* **Set task**: Determine which lines contain the word "pose", then copy those lines.

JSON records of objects
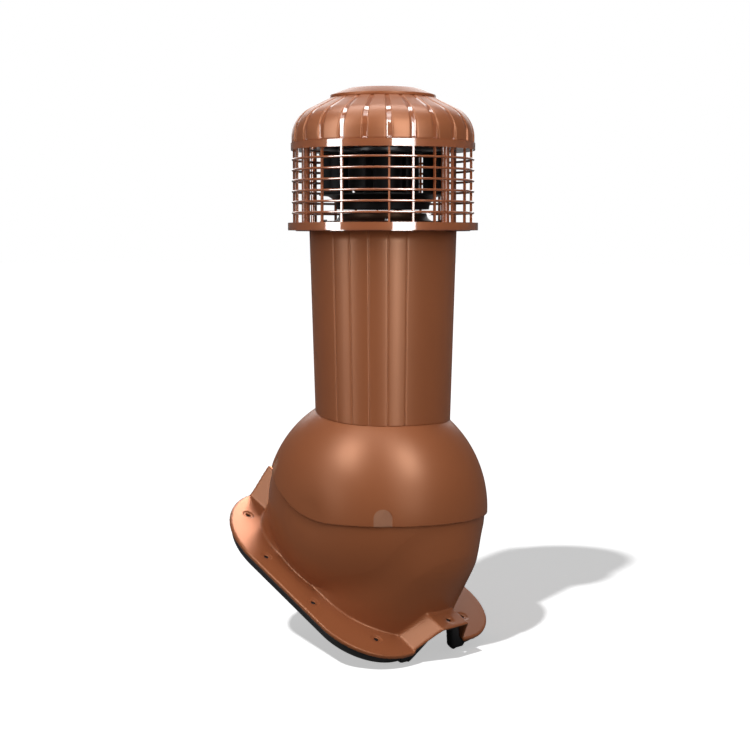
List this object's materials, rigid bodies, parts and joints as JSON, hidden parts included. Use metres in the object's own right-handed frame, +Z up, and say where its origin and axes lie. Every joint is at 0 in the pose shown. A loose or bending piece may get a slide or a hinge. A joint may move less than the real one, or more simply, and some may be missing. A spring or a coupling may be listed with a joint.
{
  "type": "roof exhaust fan",
  "caption": "Roof exhaust fan on a ball-jointed chimney: ribbed hood, ring grille and backward-curved impeller over an insulated pipe, with a base for profiled sheet roofs.",
  "frame": {"origin": "on the roof sheet's plane, straight under the ball joint's centre measured square to the slope", "axes": "+X across the slope, +Y level and towards the ridge, +Z up along the chimney; the roof sheet rises towards +Y at 30 degrees"},
  "size_m": [0.29, 0.3433, 0.7253],
  "materials": {
    "copper_plastic": "semi-gloss moulded polypropylene, copper brown",
    "dark_plastic": "satin moulded polypropylene, dark brown",
    "black_plastic": "gloss moulded polyamide",
    "black_paint": "black powder coat on deep-drawn steel",
    "black_rubber": "matt EPDM",
    "foam": "closed-cell foam",
    "galvanised_steel": "zinc-coated sheet",
    "stainless_steel": "satin stainless",
    "electrical_steel": "stacked laminations",
    "cast_aluminium": "die-cast",
    "enamelled_copper": "enamelled winding wire",
    "white_plastic": "smooth moulded case",
    "cable_sheath": "matt flexible sheath"
  },
  "bodies": {
    "roof_base": {"base_shell": "copper_plastic", "roof_seal": "black_rubber", "rib_seals": "black_rubber"},
    "chimney": {"ball_cover": "copper_plastic", "outer_pipe": "copper_plastic", "insulation_sleeve": "foam", "inner_duct": "galvanised_steel", "offset_adapter": "dark_plastic", "duct_spigot": "galvanised_steel", "fan_base": "copper_plastic", "inlet_nozzle": "dark_plastic", "nozzle_screws": "stainless_steel", "grille_cage": "copper_plastic", "posts": "copper_plastic", "post_screws": "stainless_steel", "top_ring": "copper_plastic", "motor_plate": "galvanised_steel", "motor_flange": "cast_aluminium", "motor_screws": "stainless_steel", "stator_core": "electrical_steel", "stator_windings": "enamelled_copper", "motor_bearings": "stainless_steel", "terminal_box": "black_plastic", "terminal_lid": "black_plastic", "run_capacitor": "white_plastic", "capacitor_clip": "stainless_steel", "hood": "copper_plastic", "cap_lid": "copper_plastic", "cable_conduit": "copper_plastic", "motor_cable": "cable_sheath", "conduit_grommet": "black_rubber"},
    "impeller": {"motor_shaft": "stainless_steel", "rotor_bell": "black_paint", "rotor_ring": "electrical_steel", "impeller_wheel": "black_plastic", "impeller_ring": "black_plastic", "impeller_rivets": "stainless_steel"}
  },
  "joints": [
    {"name": "ball_tilt", "type": "hinge", "parent": "roof_base", "child": "chimney", "pos_m": [0, -0.057, 0.09873], "axis": [1, 0, 0], "range_deg": [-15, 0]},
    {"name": "impeller_spin", "type": "hinge", "parent": "chimney", "child": "impeller", "pos_m": [0, -0.0692, 0.53073], "axis": [0, 0, 1], "continuous": true}
  ]
}
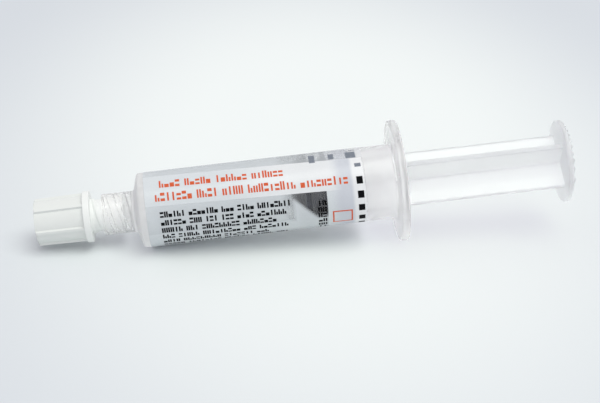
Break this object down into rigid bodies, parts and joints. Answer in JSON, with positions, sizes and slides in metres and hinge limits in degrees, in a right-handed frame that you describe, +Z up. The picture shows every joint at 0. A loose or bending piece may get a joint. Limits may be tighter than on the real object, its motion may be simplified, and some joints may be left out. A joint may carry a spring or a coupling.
{
  "type": "pre-filled flush syringe",
  "caption": "Clear flush syringe lying on its side: capped luer-lock tip, wrapped label, dark stopper on a cross-finned plunger rod, round finger flange and thumb press.",
  "frame": {"origin": "middle of the bounding box's underside, on the surface that the syringe lies on", "axes": "+Z up, +X from the tip cap to the thumb press along the table; the syringe's own axis lies in the XZ plane and rises 5.3 degrees towards the press, as it rests on its shoulder and flange"},
  "size_m": [0.1192, 0.027, 0.027],
  "materials": {
    "clear_barrel": "clear gloss",
    "white_cap": "satin moulded",
    "label_film": "satin film",
    "stopper_rubber": "satin",
    "clear_rod": "clear gloss",
    "saline": "clear liquid"
  },
  "bodies": {
    "barrel": {"barrel": "clear_barrel", "label": "label_film", "saline": "saline"},
    "plunger": {"plunger_rod": "clear_rod", "stopper": "stopper_rubber"},
    "cap": {"tip_cap": "white_cap"}
  },
  "joints": [
    {"name": "plunger_slide", "type": "slide", "parent": "barrel", "child": "plunger", "axis": [0.9957, 0, 0.0927], "range_m": [-0.03392, 0.01285], "deforming": ["saline"]},
    {"name": "cap_slide", "type": "slide", "parent": "barrel", "child": "cap", "axis": [-0.9957, 0, -0.0927], "range_m": [0, 0.012]}
  ]
}
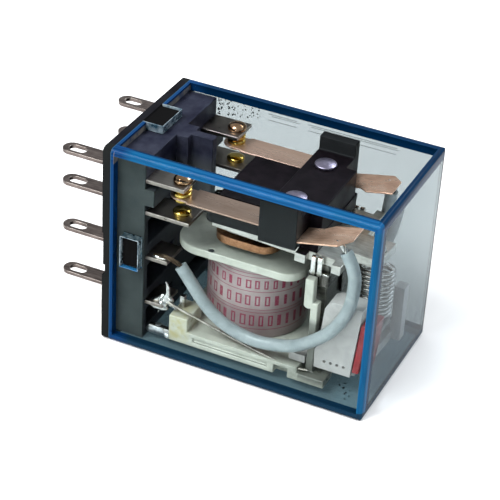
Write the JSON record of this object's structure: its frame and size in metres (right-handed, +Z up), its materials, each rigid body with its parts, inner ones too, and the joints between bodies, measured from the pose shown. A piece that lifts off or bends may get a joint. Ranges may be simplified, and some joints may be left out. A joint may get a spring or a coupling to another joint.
{
  "type": "plug-in relay",
  "caption": "Plug-in power relay with a clear bluish case, black base, flat plug blades, and a coil, hinged armature and changeover contacts visible inside.",
  "frame": {"origin": "middle of the base's socket face, between the two columns of blades", "axes": "+X along the plug axis, from the base to the closed end of the case; +Y across the poles, from the pictured side to the far side; +Z up as in a socket on a vertical panel, with the normally-closed blades highest"},
  "size_m": [0.0434, 0.0216, 0.028],
  "materials": {
    "clear_case": "clear polycarbonate with a blue tint that shows in its edges",
    "black_base": "moulded black phenolic",
    "tinned_blade": "dull tinned copper alloy",
    "contact_alloy": "gold-flashed silver alloy",
    "copper_spring": "rolled copper alloy",
    "lead_sleeve": "pale blue-white sleeve over stranded copper",
    "solder": "tinned wire and solder",
    "yoke_steel": "plated mild steel",
    "core_iron": "plated soft iron",
    "copper_ring": "copper shading ring",
    "bobbin_nylon": "pale translucent nylon",
    "magnet_wire": "enamelled copper wire",
    "coil_tape": "pink-white coil tape with red rules",
    "bright_steel": "bright spring steel",
    "armature_steel": "plated soft iron",
    "card_black": "black phenolic moulding",
    "rivet_silver": "formed aluminium rivet",
    "spring_steel": "drawn spring wire",
    "white_plastic": "white nylon",
    "red_lens": "red translucent plastic",
    "resistor_body": "lacquered ceramic"
  },
  "bodies": {
    "relay": {"case": "clear_case", "base": "black_base", "terminal_nc_front": "tinned_blade", "terminal_nc_back": "tinned_blade", "terminal_no_front": "tinned_blade", "terminal_no_back": "tinned_blade", "terminal_com_front": "tinned_blade", "terminal_com_back": "tinned_blade", "terminal_coil_front": "tinned_blade", "terminal_coil_back": "tinned_blade", "contact_nc_front": "contact_alloy", "contact_nc_back": "contact_alloy", "contact_no_front": "contact_alloy", "contact_no_back": "contact_alloy", "yoke": "yoke_steel", "core": "core_iron", "shading_ring": "copper_ring", "bobbin": "bobbin_nylon", "coil_winding": "magnet_wire", "coil_tape": "coil_tape", "coil_pins": "solder", "hinge_clip": "bright_steel", "return_spring": "spring_steel", "flexible_lead_front": "lead_sleeve", "flexible_lead_back": "lead_sleeve", "lead_joint_front": "solder", "lead_joint_back": "solder", "coil_joint_front": "solder", "indicator_holder": "white_plastic", "indicator_lens": "red_lens", "indicator_wire": "solder", "resistor": "resistor_body"},
    "armature": {"armature": "armature_steel", "contact_card": "card_black", "card_rivet_front": "rivet_silver", "card_rivet_back": "rivet_silver", "moving_spring_front": "copper_spring", "moving_spring_back": "copper_spring", "moving_contact_front": "contact_alloy", "moving_contact_back": "contact_alloy"}
  },
  "joints": [
    {"name": "armature_hinge", "type": "hinge", "parent": "relay", "child": "armature", "pos_m": [0.0275, 0, 0.00355], "axis": [0, -1, 0], "range_deg": [0, 3], "stiffness_Nm_per_rad": 0.02, "springref_deg": -8.59, "deforming": ["return_spring", "flexible_lead_front", "flexible_lead_back"]}
  ]
}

* **Right answer**:
List this object's materials, rigid bodies, parts and joints as JSON, hidden parts included. Use metres in the object's own right-handed frame, +Z up, and say where its origin and axes lie. Every joint is at 0 in the pose shown. A loose or bending piece may get a slide or a hinge. A joint may move less than the real one, or more simply, and some may be missing. A spring or a coupling may be listed with a joint.
Write the JSON record of this object's structure: its frame and size in metres (right-handed, +Z up), its materials, each rigid body with its parts, inner ones too, and the joints between bodies, measured from the pose shown. A piece that lifts off or bends may get a joint. Ranges may be simplified, and some joints may be left out. A joint may get a spring or a coupling to another joint.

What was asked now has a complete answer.